Ainda segundo a idealizadora do projeto, o levantamento mostrou que a queda no percentual produzido pode ser explicada, em partes, pela redução no número de fabricantes nesses dois anos. “Houve uma diminuição muito grande dos associados que produzem bonecas. E, entre essas empresas que fecharam, uma que saiu era a que mais produzia bonecas pretas”, lamenta.
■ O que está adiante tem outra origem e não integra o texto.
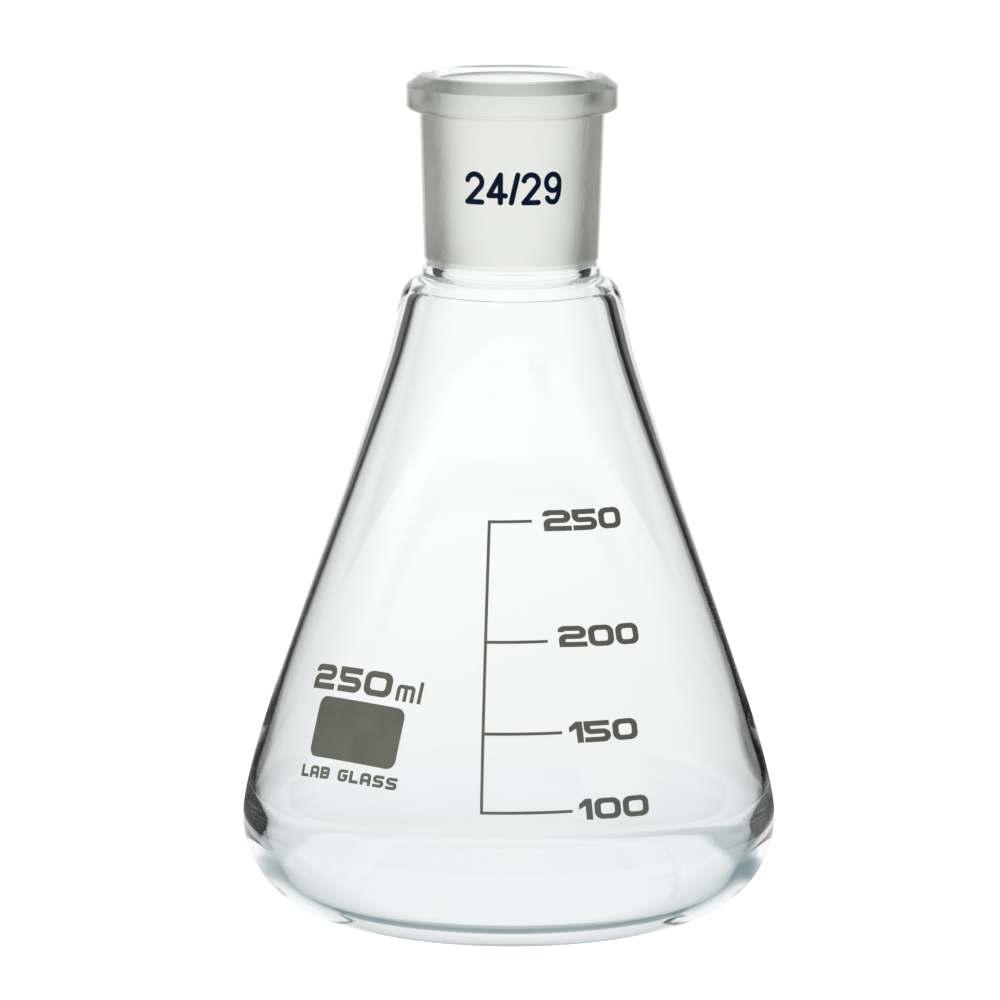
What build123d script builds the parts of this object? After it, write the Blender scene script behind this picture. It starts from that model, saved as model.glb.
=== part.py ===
from build123d import *
import math
import os

# Conical (Erlenmeyer) flask, 250 ml, with a 24/29 standard-taper ground socket.
# Millimetres, +Z up. The origin is on the flask's axis, in the plane it stands on.
# -Y is the side that carries the volume scale. Azimuths are in degrees from -Y towards +X.
# Profile points are (r, z); points of a print are (arc length round the flask, height).

os.makedirs("parts", exist_ok=True)

# ---------------------------------------------------------------- glass dimensions
BODY_R = 42.5            # greatest outer radius of the body
HEEL_R = 14.8            # outer heel radius
TOTAL_H = 133.5          # height to the rim of the socket
REST_RING_IN = 24.5      # inner radius of the ring the flask stands on
BASE_PUSH = 1.0          # how far the middle of the base is pushed up
BASE_T = 2.1             # glass thickness of the base at its middle

# underside of the base from the middle out, with a faint ring at 7 to 9 mm: (r, z)
UNDERSIDE = [(0.0, BASE_PUSH), (4.8, 0.95), (7.0, 0.83), (9.4, 0.62), (14.0, 0.45),
             (20.0, 0.22), (REST_RING_IN, 0.0)]
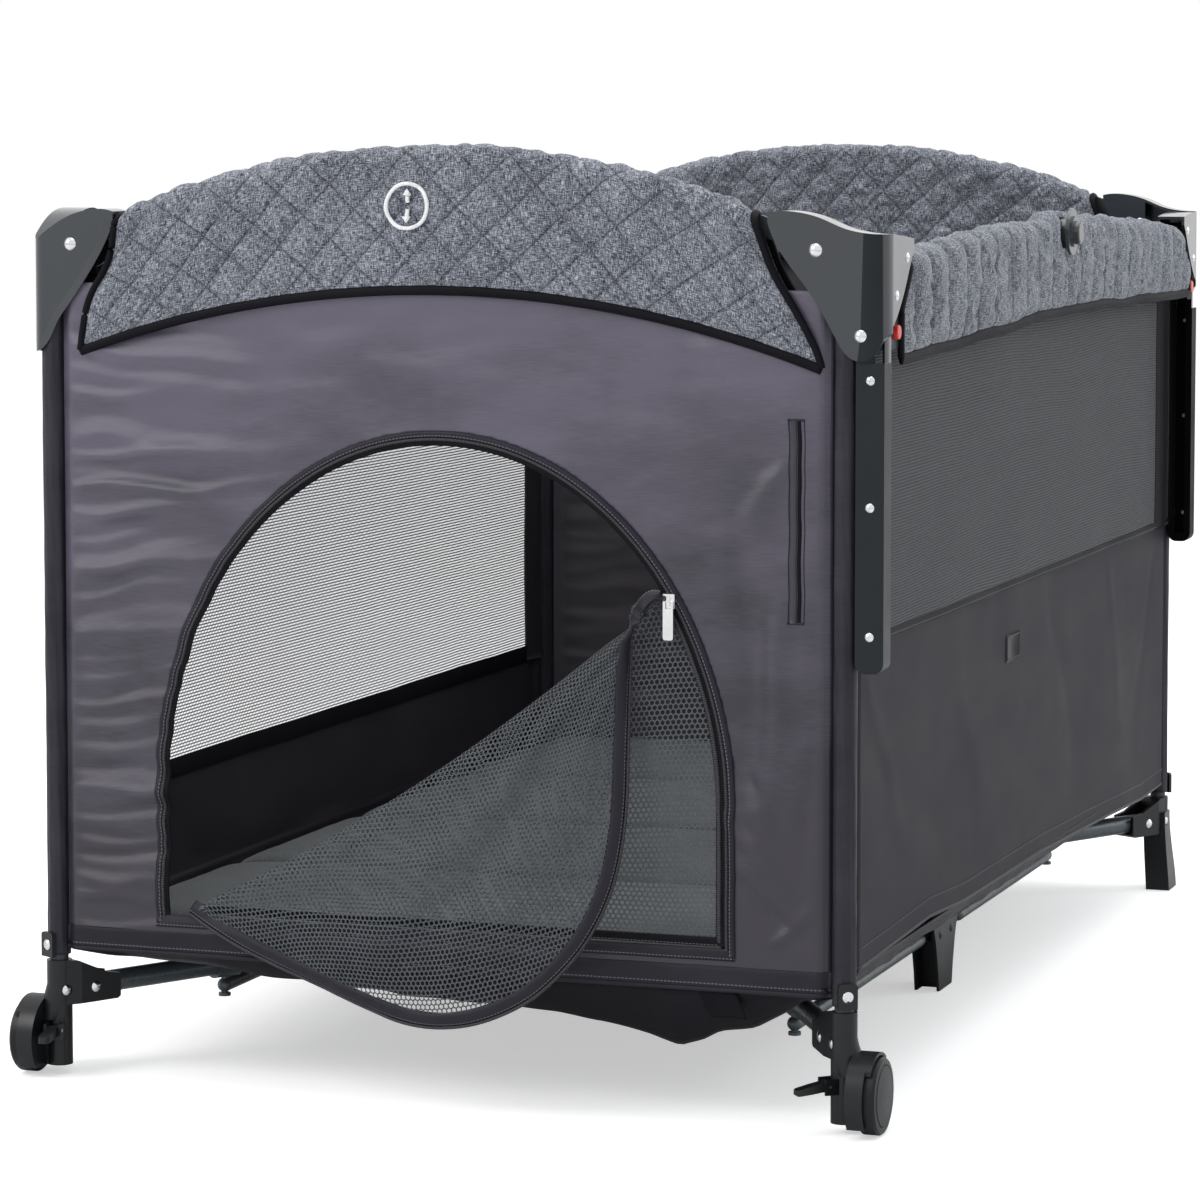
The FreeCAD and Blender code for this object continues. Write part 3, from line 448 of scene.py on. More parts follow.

Além de poucas, ela diz que, muitas vezes, as bonecas negras acabam sendo mais caras e dificultam o acesso da população de mais baixa renda a esses brinquedos. “Bonecos de bebês, geralmente, têm o mesmo valor. Mas, quando são bonecas com corpo de mulher, há um diferencial: as bonecas pretas são, em regra, itens de colecionador. Ou seja, não é uma boneca branca e uma versão negra. Você inibe o acesso pelos dois lados [pela falta de oferta e, quando há, pela valor mais caro]”, diz.
Em meio à ausência de modelos negros no mercado tradicional, uma opção comum é buscar brinquedos artesanais. Foi isso que fez a artesã Carla Albertim, 27, de Salvador, neste ano. “Comprei duas bonecas pretas e um boneco preto para meus filhos e meu enteado e dei no Dia das Crianças”, conta. A filha de Carla, de um ano, ganhou sua primeira boneca produzida pelo projeto Amora, que fabrica bonecas negras artesanais na capital baiana. “Apesar de ela ter a pele mais clara, acho que é um processo de reconhecimento: não só de se reconhecer, mas de reconhecer o outro, de reconhecer o ambiente em que ela vive”, diz Carla.
“Ela vai olhar para aquela boneca, cuidar daquela boneca, brincar com aquela boneca. Isso é inclusão para uma criança de um ano.” A microempresária Geo Nunes, idealizadora da Amora Brinquedos Afirmativos, conta que foi a falta de bonecas pretas que a fez pensar em criar o negócio. “Tudo começou quando eu tentei comprar bonecas para serem doadas para crianças negras, em 2015, e achei apenas um modelo. Então decidi que eu mesma faria”, conta.
Hoje, ela atua com uma rede de produtoras que consegue atender até 250 pedidos por mês. “A produção das bonecas ainda é reduzida e feita de forma artesanal. O que percebo é que, infelizmente, ainda fica ao encargo de nós, pequenas empresas, produzir de forma não industrial e suprir esse mercado racista.”